Indeed, looking at Juno's orbit seems like it would have seen them, looking at the mission's focus though and it may not have the right sensors to find them, seems to be heavily focused on Jupiter's surface.
 
Seems odd that the Jupiter probe Juno which has been orbiting and mapping the planet for the last two years didn't discover these.

Juno was pretty much a joke, technologically, so I'm not surprised it brought us so little information. Another major issue is Jupiter's charge field itself, which is very powerful - powerful enough to cause the 9 and 11 year heat cycles here on Earth even, as it's Jupiter's influence which causes the minima and maxima relative to the sun.

So any probe to Jupiter will be blasted by very heavy charge (photons), and as a result its instruments receive a massive amount of noise. Perhaps enough to mask distant objects, especially these tiny moons. Observing from the Earth, we don't have that problem, or not in the same way at least.
 
Seems odd that the Jupiter probe Juno which has been orbiting and mapping the planet for the last two years didn't discover these.

Juno was pretty much a joke, technologically, so I'm not surprised it brought us so little information. Another major issue is Jupiter's charge field itself, which is very powerful - powerful enough to cause the 9 and 11 year heat cycles here on Earth even, as it's Jupiter's influence which causes the minima and maxima relative to the sun.

So any probe to Jupiter will be blasted by very heavy charge (photons), and as a result its instruments receive a massive amount of noise. Perhaps enough to mask distant objects, especially these tiny moons. Observing from the Earth, we don't have that problem, or not in the same way at least.
Juno's scientific focus was not to discover new moons. The scientific objectives section at wikipedia clearly states that https://en.wikipedia.org/wiki/Juno_(spacecraft And if you don't like wikipedia, NASA's Juno overview page https://www.nasa.gov/mission_pages/juno/overview/index.html also says nothing about discovering new moons.
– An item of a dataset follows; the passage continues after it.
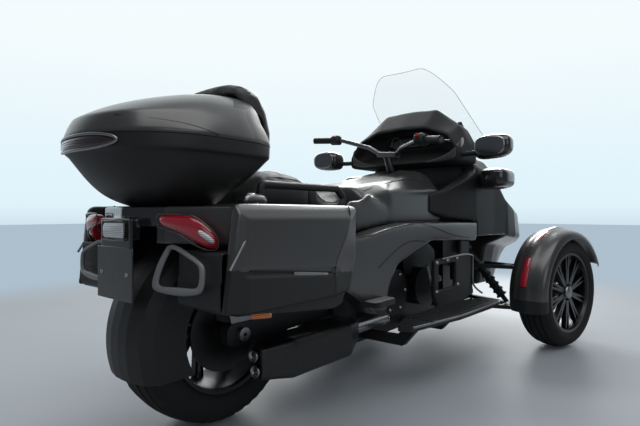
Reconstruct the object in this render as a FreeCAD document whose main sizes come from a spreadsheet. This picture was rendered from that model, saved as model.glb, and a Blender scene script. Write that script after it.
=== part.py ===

A mission that has no intent of discovering new moons certainly cannot be expected to discover new moons.

Also, I would love to see your credible scientific reference for Jupiter's energy field causing 9 and 11 year heat cycles here on Earth.
 
Looks like a ball spinning round a roulette wheel. Which number (moon) is it going to land on? Maybe we just found the Gods' casino hall.
 
Looks like a ball spinning round a roulette wheel. Which number (moon) is it going to land on? Maybe we just found the Gods' casino hall.
When it happens, I wonder if any of the probes or telescopes will capture it. It might take some simulation time, but they could probably estimate when it will happen.
 
Seems odd that after convincing us they are sure how the universe started, and what's the diameter of the universe, and that space can expand faster than light, and other unverified bullshit, they now discover new moons around Jupiter. Here, in our planetary neighborhood. NOW they discovered them? That's how much they know about the universe.